His feature films as a director were Naked as Nature Intended (1961), The Chimney Sweeps (his only non-sex feature, 1963), The Naked World of Harrison Marks (1965), Pattern of Evil (1967), The Nine Ages of Nakedness (1969) and Come Play With Me (1977), which featured Mary Millington. Pattern of Evil a.k.a. Fornicon, a heavy S&M film which features scenes of murder and whipping in a torture chamber, was never shown in the UK. Marks implied in several interviews over the years that the film was financed by the criminal element. After directing The Nine Ages of Nakedness, Marks endured a particularly turbulent time in the early seventies when he was made bankrupt (in 1970), was the subject of an obscenity trial at the Old Bailey (in 1971) and his drinking increased. Ironically a segment of The Nine Ages of Nakedness had ended with Marks’ alter-ego ‘The Great Marko’ being brought up before a crooked Judge (Cardew Robinson) on obscenity charges. Marks made ends meet during this period by continuing to shoot short films for the 8mm market and releasing them via his Maximus Films company.
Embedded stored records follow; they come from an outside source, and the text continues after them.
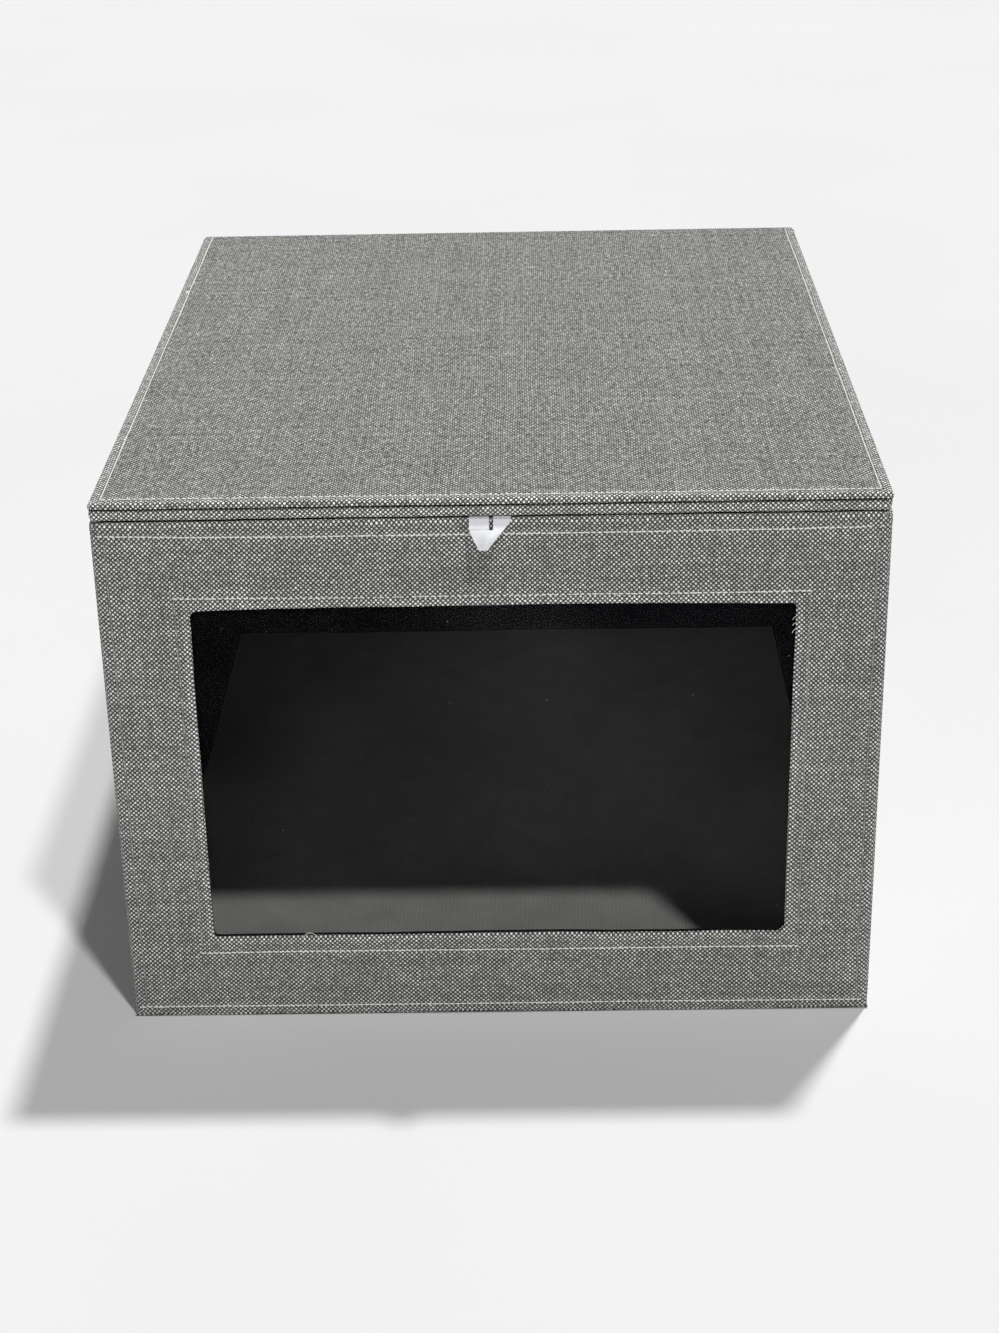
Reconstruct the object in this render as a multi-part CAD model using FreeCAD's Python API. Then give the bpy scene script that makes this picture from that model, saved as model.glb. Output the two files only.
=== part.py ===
import FreeCAD, Part
import os

# A board-stiffened fabric box with a clear window in its front wall, a lid that folds
# back on the cloth of the back wall, a ribbon to lift the lid by, and a loose floor.
# Lengths are in millimetres. X runs left to right, Y front to back and Z up.
# The origin is the centre of the underside, on the surface that the box stands on.

# Overall size of the closed box
BOX_WIDTH = 400.0
BOX_DEPTH = 500.0
BOX_HEIGHT = 300.0

# Thickness of each layer
COVER_THICK = 0.8
LINING_THICK = 0.6
WALL_BOARD_THICK = 3.0
LID_BOARD_THICK = 2.2
INSERT_BOARD_THICK = 2.5
FILM_THICK = 0.4
RIBBON_THICK = 0.4

# Corners and clearances
CORNER_RADIUS = 3.5      # outside radius of the upright edges
BOARD_GAP = 0.5          # between stiffening boards that meet at a fold
LAY_GAP = 0.3            # between cloth that lies on cloth of another body
FOLD_GAP = 0.5           # between the lid's board and the cloth that it folds against
LID_GAP = 0.8            # between the walls' top edges and the lid's rim
INSERT_CLEARANCE = 1.5   # around the loose floor

# Rim under the lid
RIM_HEIGHT = 6.2
RIM_WIDTH = 8.0
RIM_INSET = 1.0          # from the box's outside to the rim's outside
RIM_END_GAP = 1.0        # between the side rims and the back wall

# Window, given by the fabric borders that frame it
WINDOW_SIDE_BORDER = 46.5
WINDOW_SILL = 49.0       # from the underside to the window's lower edge
WINDOW_HEAD = 58.0       # from the lid's top to the window's upper edge
WINDOW_CORNER = 3.0      # radius of the window's corners
WINDOW_HEM = 9.5         # width of the turned-in cloth around the window
WINDOW_BOARD_GAP = 1.5   # from that cloth's edge to the board
FILM_TRIM = 0.5          # from that cloth's edge to the film's edge

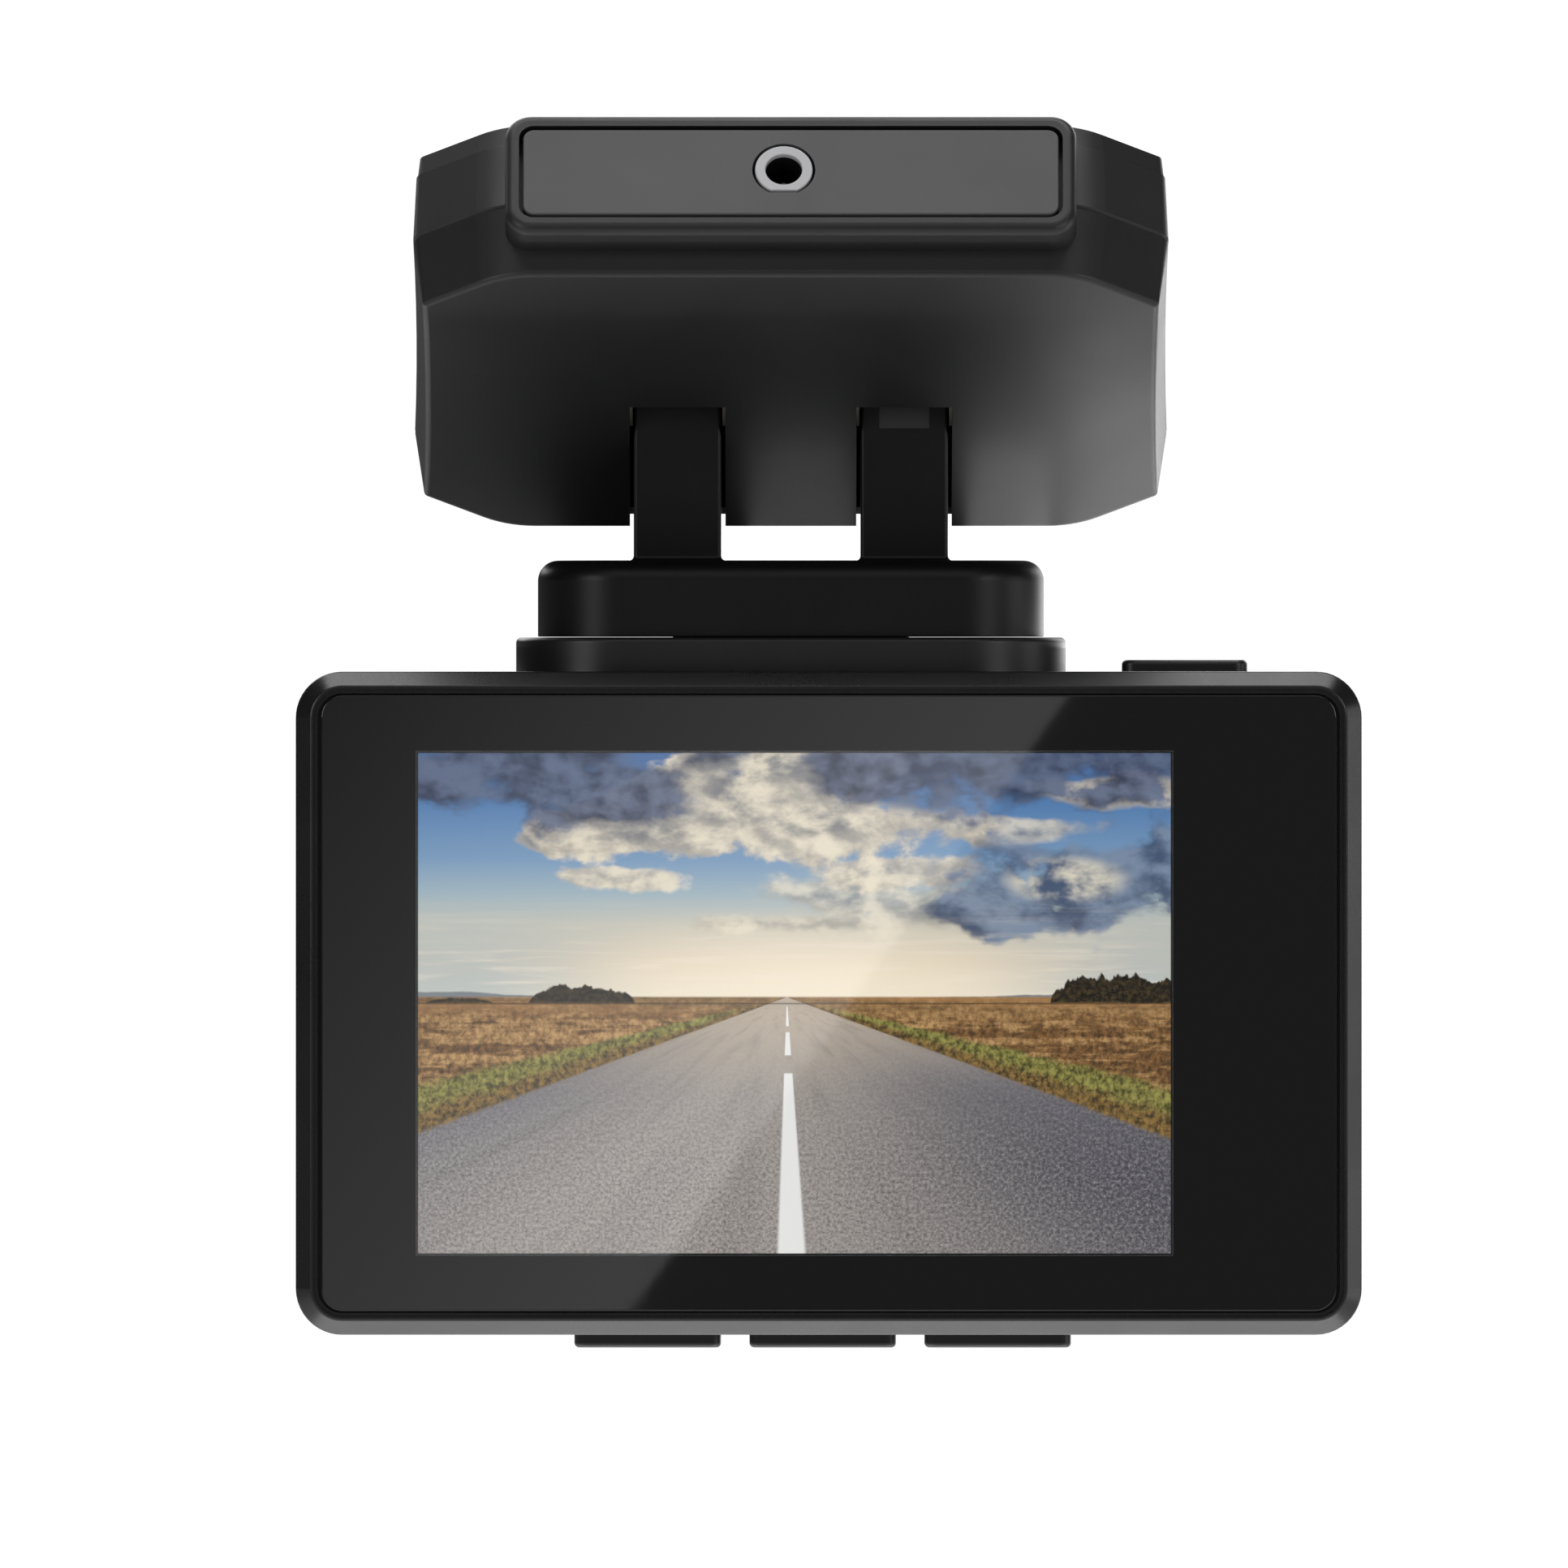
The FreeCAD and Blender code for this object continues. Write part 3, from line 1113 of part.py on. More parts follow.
def lens_barrel():
    """The threaded lens barrel, stepped, with its front retaining ring and a base on the sensor board."""
    centre = (CAMERA_X, CAMERA_Z)
    profile = [
        (0.0, HORN_REAR),
        (9.0, HORN_REAR),
        (9.0, 18.0),
        (5.4, 18.0),
        (5.4, 30.0),
        (LENS_BARREL_RADIUS, 30.8),
        (LENS_BARREL_RADIUS, 37.4),
        (LENS_BARREL_RADIUS - 0.4, 37.8),
        (LENS_GLASS_RADIUS, 37.8),
        (LENS_GLASS_RADIUS, 36.2),
        (LENS_GLASS_RADIUS - 0.8, 35.8),
        (2.4, 33.0),
        (2.4, 32.0),
        (0.0, 32.0),
    ]
    return turned(profile, centre)


def dome(radius, base, height, edge, centre):
    """A plano-convex lens: a rim of the given edge thickness under a spherical cap."""
    sphere_radius = (radius**2 + height**2) / (2 * height)
    middle = Vector(centre[0], base + edge + height - sphere_radius, centre[1])
    ball = Part.makeSphere(sphere_radius, middle)
    return rod("y", radius, base, base + edge + height, centre).common(ball)


def lens_glass():
    return dome(LENS_GLASS_RADIUS, 36.2, 1.3, 0.6, (CAMERA_X, CAMERA_Z))


def sensor_board():
    x, z = (CAMERA_X - 11.0, CAMERA_X + 11.0), (CAMERA_Z - 11.0, CAMERA_Z + 11.0)
    return block(x, (UPPER_BOARD_REAR, HORN_REAR), z)


def front_window():
    """The radar-clear cover, with a round hole for the laser lens."""
    centre = (WINDOW_X, WINDOW_Z)
    front = CASE_DEPTH + 0.3
    rear = CASE_DEPTH - WINDOW_DEPTH
    body = plate("y", WINDOW_WIDTH, WINDOW_HEIGHT, WINDOW_RADIUS - 0.2, rear, front, centre)
    body = soften(body, 0.3, lambda e: lies_at(e, "y", front))
    return body.cut(rod("y", LASER_RADIUS, rear - 1, front + 1, (LASER_X, LASER_Z)))


def laser_lens():
    centre = (LASER_X, LASER_Z)
    rear = FRONT_WALL - 0.1
    body = dome(LASER_RADIUS - 0.05, rear, 1.1, CASE_DEPTH + 0.4 - rear, centre)
    return body


# ---------------------------------------------------------------- keys
def key(name):
    """A key cap with the flange that keeps it in the case."""
    x, width, side, reach = KEYS[name]
    outer = side * (CASE_TOP + reach)
    flange_outer = side * (INNER_TOP - KEY_GAP / 2)
    flange_inner = flange_outer - side * KEY_FLANGE
    low, high = sorted((flange_inner, outer))
    cap = plate("z", width, KEY_DEPTH, 1.05, low, high, (x, KEY_Y))
    cap = soften(cap, 0.4, lambda e: lies_at(e, "z", outer))
    low, high = sorted((flange_inner, flange_outer))
    flange_size = (width + 2 * KEY_FLANGE_LIP, KEY_DEPTH + 2 * KEY_FLANGE_LIP)
    return cap.fuse(plate("z", *flange_size, 1.2, low, high, (x, KEY_Y))).removeSplitter()


# ---------------------------------------------------------------- assembly
def rotated_pivot():
    """The hinge axis in the row's frame."""
    tilt = math.radians(WINDSCREEN_ANGLE)
    y = PIVOT_Y * math.cos(tilt) + PIVOT_Z * math.sin(tilt)
    z = -PIVOT_Y * math.sin(tilt) + PIVOT_Z * math.cos(tilt)
    return Vector(0, y, z)


HEAD_FRAME = FreeCAD.Placement(Vector(0, 0, 0), FreeCAD.Rotation(Vector(1, 0, 0), -WINDSCREEN_ANGLE))
BRACKET_FRAME = FreeCAD.Placement(rotated_pivot(), FreeCAD.Rotation())
UNIT_ORIGIN = rotated_pivot() + Vector(
    CASE_OFFSET_X, CASE_REAR_FROM_PIVOT, BASE_BOTTOM - DOCK_GAP - PLINTH_HEIGHT - CASE_TOP
)
UNIT_FRAME = FreeCAD.Placement(UNIT_ORIGIN, FreeCAD.Rotation())

HEAD_PARTS = [
    adhesive_pad,
    head_backplate,
    head_upper_housing,
    head_lower_housing,
    socket_frame,
    socket_panel,
    dc_socket_flange,
    dc_socket_body,
    dc_socket_pin,
    head_board,
    gps_antenna,
    gps_receiver,
    head_screws,
    hinge_pin,
    hinge_clips,
    hinge_washers,
]
BRACKET_PARTS = [
    bracket_arms,
    friction_shoe,
    arm_flex,
    bracket_cover,
    bracket_screws,
    bracket_magnets,
    bracket_board,
    pogo_block,
    pogo_pins,
]
UNIT_PARTS = [
    dock_plinth,
    dock_magnets,
    dock_contacts,
    dock_board,
    rear_frame,
    rear_glass,
    glass_tape,
    display_cell,
    display_backlight,
    front_shell,
    case_screws,
    main_board,
    board_spacers,
    board_chips,
    processor_heatsink,
    supercapacitors,
    horn_antenna,
    radar_board,
    laser_receiver,
    speaker,
    key_switches,
    usb_socket,
    rear_camera_socket,
    card_socket,
    memory_card,
    lens_ring,
    lens_barrel,
    lens_glass,
    sensor_board,
    front_window,
    laser_lens,
]


def build():
    """Every node's shape, in the row's frame."""
    shapes = {}
    for frame, makers in ((HEAD_FRAME, HEAD_PARTS), (BRACKET_FRAME, BRACKET_PARTS), (UNIT_FRAME, UNIT_PARTS)):
        for make in makers:
            shapes[make.__name__] = (make(), frame)
    for name in KEYS:
        shapes[name] = (key(name), UNIT_FRAME)
    return {name: placed(shape, frame) for name, (shape, frame) in shapes.items()}


def placed(shape, frame):
    moved = shape.copy()
    moved.Placement = frame.multiply(moved.Placement)
    return moved


def main():
    os.makedirs("parts", exist_ok=True)
    for name, shape in build().items():
        if not shape.isValid() or any(solid.Volume <= 0 for solid in shape.Solids):
            print("check this shape:", name)
        print(f"{name}: {len(shape.Solids)} solid(s), {shape.Volume:.1f} mm3")
        shape.exportStep(os.path.join("parts", name + ".step"))


if __name__ == "__main__":
    main()
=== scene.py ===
"""Looks of the windscreen radar detector: procedural materials, the lit screen, studio light and camera."""

import bpy
import json
import math
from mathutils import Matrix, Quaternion, Vector


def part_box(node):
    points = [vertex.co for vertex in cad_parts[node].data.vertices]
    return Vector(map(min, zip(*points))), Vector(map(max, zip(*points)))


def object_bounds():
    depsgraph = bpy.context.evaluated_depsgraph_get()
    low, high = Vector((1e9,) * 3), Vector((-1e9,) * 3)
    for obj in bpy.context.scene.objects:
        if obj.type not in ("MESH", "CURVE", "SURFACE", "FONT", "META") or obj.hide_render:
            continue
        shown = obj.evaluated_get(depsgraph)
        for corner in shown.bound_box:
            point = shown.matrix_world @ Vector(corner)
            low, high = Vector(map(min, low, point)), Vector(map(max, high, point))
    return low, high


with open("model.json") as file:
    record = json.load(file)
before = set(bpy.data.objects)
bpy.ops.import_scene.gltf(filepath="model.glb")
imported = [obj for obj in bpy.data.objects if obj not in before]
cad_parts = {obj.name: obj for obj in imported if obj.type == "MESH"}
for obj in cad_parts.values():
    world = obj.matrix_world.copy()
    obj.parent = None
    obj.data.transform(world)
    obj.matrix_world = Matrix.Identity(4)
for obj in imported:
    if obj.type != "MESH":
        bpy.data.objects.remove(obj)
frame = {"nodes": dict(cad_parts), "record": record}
cad_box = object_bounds()
nodes = frame["nodes"]

MM = 0.001


# ---------------------------------------------------------------- places, from the frame
def middle(node):
    low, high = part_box(node)
    return (low + high) / 2


CASE_MIDDLE = middle("rear_frame")
CASE_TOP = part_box("rear_frame")[1].z
GLASS_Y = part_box("rear_glass")[0].y  # the glass's outer face
CELL_MIDDLE = middle("display_cell")
PICTURE_WIDTH = 63.6 * MM
PICTURE_HEIGHT = 42.3 * MM
PICTURE_LEFT = CELL_MIDDLE.x - PICTURE_WIDTH / 2
PICTURE_BOTTOM = CELL_MIDDLE.z - PICTURE_HEIGHT / 2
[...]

Based out of Marks’ Farringdon studio, Maximus was run on a ‘film club’ basis, meaning that punters would have to sign up for membership before purchasing the films, mirroring the way membership only sex cinemas were run at the time. While his earlier 8mm films largely consisted of nothing more explicit than the models posing topless, late sixties titles like Apartment 69 and The Amorous Masseur were generally softcore sex affairs. Marks had been eager to shoot soft porn material ever since the Window Dresser case, much to the disdain of Pamela Green, who dissolved their business partnership in 1967. “He was fond of good living and a drink or two, and he wanted to go on to soft porn” Green told Tit-Bits magazine in 1995 “there was this one film where he was dressed as a dirty old man and he’s creeping round Piccadilly Circus, then you see him in bed with this girl”. One Maximus short The Ecstasy of Oral Love, even adopts a pseudo-sex education front, showing a couple frantically licking each other, ending with some relatively graphic oral sex scenes which are inter-cut with supposedly socially redeeming title cards issuing advice to ‘young married couples’.

In the mid-seventies Marks had begun selling explicit photo sets to adult magazine publisher David Sullivan’s top shelf magazines. Evidently Marks had also sold Sullivan the rights to some of his 8mm sex films as well, as adverts by Kelerfern (a Sullivan mail order company) carried Marks-directed sex shorts like Hole in One, Nymphomania, King Muff and Doctor Sex for sale around this period.

While the Marks films offered in UK porn magazines throughout the 1970s appear to have been softcore, and their pornographic nature greatly exaggerated by the ads (a familiar trait of David Sullivan), since the early 1970s onwards Marks had begun dabbling in more explicit material. He made short films for a British hardcore pornographer known only as 'Charlie Brown', and began making hardcore versions of his own Maximus short films which were released overseas on the Color Climax and Tabu labels. In later years Marks was reluctant to discuss these hardcore short films and claimed ‘not to remember’ their names. Arabian Knights (also filmed for Color Climax in 1979) was shot at the Hotel Julius Caesar in Queens Gardens in Bayswater and features mainstream actor Milton Reid in a non-sex role.